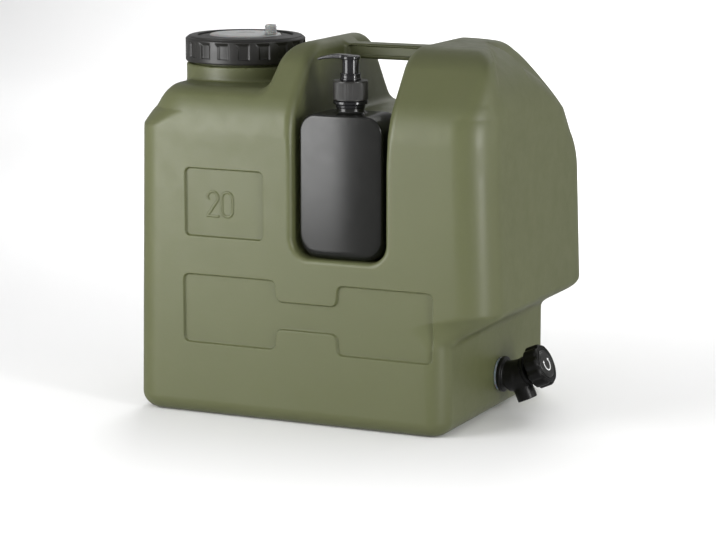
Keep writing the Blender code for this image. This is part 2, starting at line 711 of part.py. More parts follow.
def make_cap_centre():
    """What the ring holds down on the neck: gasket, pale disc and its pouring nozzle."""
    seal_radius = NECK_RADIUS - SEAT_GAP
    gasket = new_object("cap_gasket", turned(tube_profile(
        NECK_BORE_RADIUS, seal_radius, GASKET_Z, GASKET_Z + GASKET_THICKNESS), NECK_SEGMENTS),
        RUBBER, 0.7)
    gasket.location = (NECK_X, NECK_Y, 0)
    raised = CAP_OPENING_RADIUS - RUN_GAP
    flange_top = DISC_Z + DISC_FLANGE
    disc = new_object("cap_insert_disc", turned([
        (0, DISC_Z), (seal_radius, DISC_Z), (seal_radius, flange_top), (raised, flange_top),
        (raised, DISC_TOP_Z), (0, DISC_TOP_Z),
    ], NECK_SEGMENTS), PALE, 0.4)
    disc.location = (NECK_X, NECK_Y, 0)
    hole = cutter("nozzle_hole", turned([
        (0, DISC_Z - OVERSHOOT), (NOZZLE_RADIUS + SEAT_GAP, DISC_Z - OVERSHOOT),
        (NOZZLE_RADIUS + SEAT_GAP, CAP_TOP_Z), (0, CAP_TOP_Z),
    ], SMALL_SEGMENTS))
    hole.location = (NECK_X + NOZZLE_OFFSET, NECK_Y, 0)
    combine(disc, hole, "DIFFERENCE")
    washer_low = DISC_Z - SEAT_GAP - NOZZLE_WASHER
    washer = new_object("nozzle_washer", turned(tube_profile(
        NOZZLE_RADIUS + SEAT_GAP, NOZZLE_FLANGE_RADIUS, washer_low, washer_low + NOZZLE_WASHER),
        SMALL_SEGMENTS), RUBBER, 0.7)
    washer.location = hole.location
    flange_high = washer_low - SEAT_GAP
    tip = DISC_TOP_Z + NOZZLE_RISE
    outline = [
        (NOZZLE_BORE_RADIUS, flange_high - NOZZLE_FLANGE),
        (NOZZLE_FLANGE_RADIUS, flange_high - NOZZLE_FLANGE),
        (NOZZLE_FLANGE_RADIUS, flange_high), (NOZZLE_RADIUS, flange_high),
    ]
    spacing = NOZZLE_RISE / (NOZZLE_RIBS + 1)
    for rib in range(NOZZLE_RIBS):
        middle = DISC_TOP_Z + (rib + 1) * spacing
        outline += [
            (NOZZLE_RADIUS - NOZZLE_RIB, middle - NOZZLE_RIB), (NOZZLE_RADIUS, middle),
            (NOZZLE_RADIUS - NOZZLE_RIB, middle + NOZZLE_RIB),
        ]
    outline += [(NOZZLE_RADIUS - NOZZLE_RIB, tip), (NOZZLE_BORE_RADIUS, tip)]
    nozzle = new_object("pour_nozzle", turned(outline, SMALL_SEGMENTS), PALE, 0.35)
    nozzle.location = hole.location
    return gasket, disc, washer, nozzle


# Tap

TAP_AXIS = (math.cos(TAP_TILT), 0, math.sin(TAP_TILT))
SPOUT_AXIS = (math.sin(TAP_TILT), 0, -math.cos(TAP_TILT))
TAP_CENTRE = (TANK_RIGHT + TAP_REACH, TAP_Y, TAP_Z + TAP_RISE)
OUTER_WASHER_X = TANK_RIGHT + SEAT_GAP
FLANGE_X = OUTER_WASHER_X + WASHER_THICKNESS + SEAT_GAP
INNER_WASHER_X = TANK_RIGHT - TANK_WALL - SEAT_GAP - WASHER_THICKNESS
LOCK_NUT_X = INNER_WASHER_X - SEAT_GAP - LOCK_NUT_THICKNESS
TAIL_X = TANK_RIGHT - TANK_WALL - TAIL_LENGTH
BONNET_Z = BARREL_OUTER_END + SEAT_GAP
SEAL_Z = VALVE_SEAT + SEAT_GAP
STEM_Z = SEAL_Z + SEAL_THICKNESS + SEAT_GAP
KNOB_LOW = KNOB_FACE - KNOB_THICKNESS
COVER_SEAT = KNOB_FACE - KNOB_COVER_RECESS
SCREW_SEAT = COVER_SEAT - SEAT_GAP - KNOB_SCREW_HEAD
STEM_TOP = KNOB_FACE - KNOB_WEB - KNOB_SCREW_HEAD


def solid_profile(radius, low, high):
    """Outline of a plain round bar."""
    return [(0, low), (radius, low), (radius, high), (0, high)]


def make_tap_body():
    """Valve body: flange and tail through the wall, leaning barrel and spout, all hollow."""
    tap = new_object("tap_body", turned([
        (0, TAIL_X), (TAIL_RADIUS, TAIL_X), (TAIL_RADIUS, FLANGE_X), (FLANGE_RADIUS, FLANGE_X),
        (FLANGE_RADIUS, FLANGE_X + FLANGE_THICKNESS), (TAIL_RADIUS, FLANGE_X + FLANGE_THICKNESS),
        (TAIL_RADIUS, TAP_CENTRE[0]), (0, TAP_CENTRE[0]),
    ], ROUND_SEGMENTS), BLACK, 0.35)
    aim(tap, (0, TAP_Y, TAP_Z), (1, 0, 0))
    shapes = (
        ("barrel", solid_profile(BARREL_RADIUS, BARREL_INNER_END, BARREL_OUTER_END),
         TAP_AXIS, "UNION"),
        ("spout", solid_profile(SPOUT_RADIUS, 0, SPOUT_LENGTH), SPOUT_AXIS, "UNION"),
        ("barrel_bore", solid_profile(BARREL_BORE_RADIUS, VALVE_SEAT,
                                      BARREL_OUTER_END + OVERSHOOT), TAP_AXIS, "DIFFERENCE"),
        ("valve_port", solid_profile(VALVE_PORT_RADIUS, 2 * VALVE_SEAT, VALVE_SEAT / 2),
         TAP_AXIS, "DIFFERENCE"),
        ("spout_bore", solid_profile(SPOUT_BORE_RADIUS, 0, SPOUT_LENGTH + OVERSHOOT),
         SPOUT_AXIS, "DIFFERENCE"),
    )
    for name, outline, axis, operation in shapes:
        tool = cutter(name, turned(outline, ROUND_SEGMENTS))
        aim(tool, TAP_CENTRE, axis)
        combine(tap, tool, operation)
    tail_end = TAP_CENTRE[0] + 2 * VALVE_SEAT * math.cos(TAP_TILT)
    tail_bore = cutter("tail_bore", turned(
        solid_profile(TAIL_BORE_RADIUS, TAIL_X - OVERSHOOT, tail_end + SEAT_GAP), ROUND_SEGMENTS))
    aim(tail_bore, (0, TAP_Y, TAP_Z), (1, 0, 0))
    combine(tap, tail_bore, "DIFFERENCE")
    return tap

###

What to produce:
Restate the listing in full, word for word.

Result for this task:
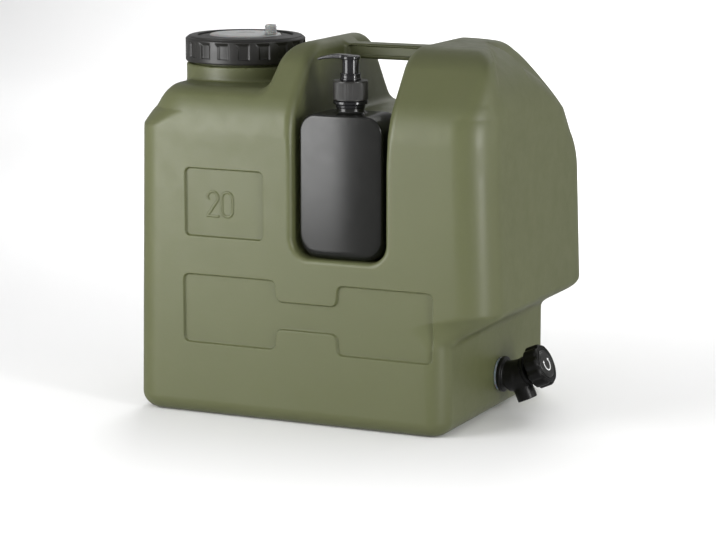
Keep writing the Blender code for this image. This is part 2, starting at line 711 of part.py. More parts follow.
def make_cap_centre():
    """What the ring holds down on the neck: gasket, pale disc and its pouring nozzle."""
    seal_radius = NECK_RADIUS - SEAT_GAP
    gasket = new_object("cap_gasket", turned(tube_profile(
        NECK_BORE_RADIUS, seal_radius, GASKET_Z, GASKET_Z + GASKET_THICKNESS), NECK_SEGMENTS),
        RUBBER, 0.7)
    gasket.location = (NECK_X, NECK_Y, 0)
    raised = CAP_OPENING_RADIUS - RUN_GAP
    flange_top = DISC_Z + DISC_FLANGE
    disc = new_object("cap_insert_disc", turned([
        (0, DISC_Z), (seal_radius, DISC_Z), (seal_radius, flange_top), (raised, flange_top),
        (raised, DISC_TOP_Z), (0, DISC_TOP_Z),
    ], NECK_SEGMENTS), PALE, 0.4)
    disc.location = (NECK_X, NECK_Y, 0)
    hole = cutter("nozzle_hole", turned([
        (0, DISC_Z - OVERSHOOT), (NOZZLE_RADIUS + SEAT_GAP, DISC_Z - OVERSHOOT),
        (NOZZLE_RADIUS + SEAT_GAP, CAP_TOP_Z), (0, CAP_TOP_Z),
    ], SMALL_SEGMENTS))
    hole.location = (NECK_X + NOZZLE_OFFSET, NECK_Y, 0)
    combine(disc, hole, "DIFFERENCE")
    washer_low = DISC_Z - SEAT_GAP - NOZZLE_WASHER
    washer = new_object("nozzle_washer", turned(tube_profile(
        NOZZLE_RADIUS + SEAT_GAP, NOZZLE_FLANGE_RADIUS, washer_low, washer_low + NOZZLE_WASHER),
        SMALL_SEGMENTS), RUBBER, 0.7)
    washer.location = hole.location
    flange_high = washer_low - SEAT_GAP
    tip = DISC_TOP_Z + NOZZLE_RISE
    outline = [
        (NOZZLE_BORE_RADIUS, flange_high - NOZZLE_FLANGE),
        (NOZZLE_FLANGE_RADIUS, flange_high - NOZZLE_FLANGE),
        (NOZZLE_FLANGE_RADIUS, flange_high), (NOZZLE_RADIUS, flange_high),
    ]
    spacing = NOZZLE_RISE / (NOZZLE_RIBS + 1)
    for rib in range(NOZZLE_RIBS):
        middle = DISC_TOP_Z + (rib + 1) * spacing
        outline += [
            (NOZZLE_RADIUS - NOZZLE_RIB, middle - NOZZLE_RIB), (NOZZLE_RADIUS, middle),
            (NOZZLE_RADIUS - NOZZLE_RIB, middle + NOZZLE_RIB),
        ]
    outline += [(NOZZLE_RADIUS - NOZZLE_RIB, tip), (NOZZLE_BORE_RADIUS, tip)]
    nozzle = new_object("pour_nozzle", turned(outline, SMALL_SEGMENTS), PALE, 0.35)
    nozzle.location = hole.location
    return gasket, disc, washer, nozzle


# Tap

TAP_AXIS = (math.cos(TAP_TILT), 0, math.sin(TAP_TILT))
SPOUT_AXIS = (math.sin(TAP_TILT), 0, -math.cos(TAP_TILT))
TAP_CENTRE = (TANK_RIGHT + TAP_REACH, TAP_Y, TAP_Z + TAP_RISE)
OUTER_WASHER_X = TANK_RIGHT + SEAT_GAP
FLANGE_X = OUTER_WASHER_X + WASHER_THICKNESS + SEAT_GAP
INNER_WASHER_X = TANK_RIGHT - TANK_WALL - SEAT_GAP - WASHER_THICKNESS
LOCK_NUT_X = INNER_WASHER_X - SEAT_GAP - LOCK_NUT_THICKNESS
TAIL_X = TANK_RIGHT - TANK_WALL - TAIL_LENGTH
BONNET_Z = BARREL_OUTER_END + SEAT_GAP
SEAL_Z = VALVE_SEAT + SEAT_GAP
STEM_Z = SEAL_Z + SEAL_THICKNESS + SEAT_GAP
KNOB_LOW = KNOB_FACE - KNOB_THICKNESS
COVER_SEAT = KNOB_FACE - KNOB_COVER_RECESS
SCREW_SEAT = COVER_SEAT - SEAT_GAP - KNOB_SCREW_HEAD
STEM_TOP = KNOB_FACE - KNOB_WEB - KNOB_SCREW_HEAD


def solid_profile(radius, low, high):
    """Outline of a plain round bar."""
    return [(0, low), (radius, low), (radius, high), (0, high)]


def make_tap_body():
    """Valve body: flange and tail through the wall, leaning barrel and spout, all hollow."""
    tap = new_object("tap_body", turned([
        (0, TAIL_X), (TAIL_RADIUS, TAIL_X), (TAIL_RADIUS, FLANGE_X), (FLANGE_RADIUS, FLANGE_X),
        (FLANGE_RADIUS, FLANGE_X + FLANGE_THICKNESS), (TAIL_RADIUS, FLANGE_X + FLANGE_THICKNESS),
        (TAIL_RADIUS, TAP_CENTRE[0]), (0, TAP_CENTRE[0]),
    ], ROUND_SEGMENTS), BLACK, 0.35)
    aim(tap, (0, TAP_Y, TAP_Z), (1, 0, 0))
    shapes = (
        ("barrel", solid_profile(BARREL_RADIUS, BARREL_INNER_END, BARREL_OUTER_END),
         TAP_AXIS, "UNION"),
        ("spout", solid_profile(SPOUT_RADIUS, 0, SPOUT_LENGTH), SPOUT_AXIS, "UNION"),
        ("barrel_bore", solid_profile(BARREL_BORE_RADIUS, VALVE_SEAT,
                                      BARREL_OUTER_END + OVERSHOOT), TAP_AXIS, "DIFFERENCE"),
        ("valve_port", solid_profile(VALVE_PORT_RADIUS, 2 * VALVE_SEAT, VALVE_SEAT / 2),
         TAP_AXIS, "DIFFERENCE"),
        ("spout_bore", solid_profile(SPOUT_BORE_RADIUS, 0, SPOUT_LENGTH + OVERSHOOT),
         SPOUT_AXIS, "DIFFERENCE"),
    )
    for name, outline, axis, operation in shapes:
        tool = cutter(name, turned(outline, ROUND_SEGMENTS))
        aim(tool, TAP_CENTRE, axis)
        combine(tap, tool, operation)
    tail_end = TAP_CENTRE[0] + 2 * VALVE_SEAT * math.cos(TAP_TILT)
    tail_bore = cutter("tail_bore", turned(
        solid_profile(TAIL_BORE_RADIUS, TAIL_X - OVERSHOOT, tail_end + SEAT_GAP), ROUND_SEGMENTS))
    aim(tail_bore, (0, TAP_Y, TAP_Z), (1, 0, 0))
    combine(tap, tail_bore, "DIFFERENCE")
    return tap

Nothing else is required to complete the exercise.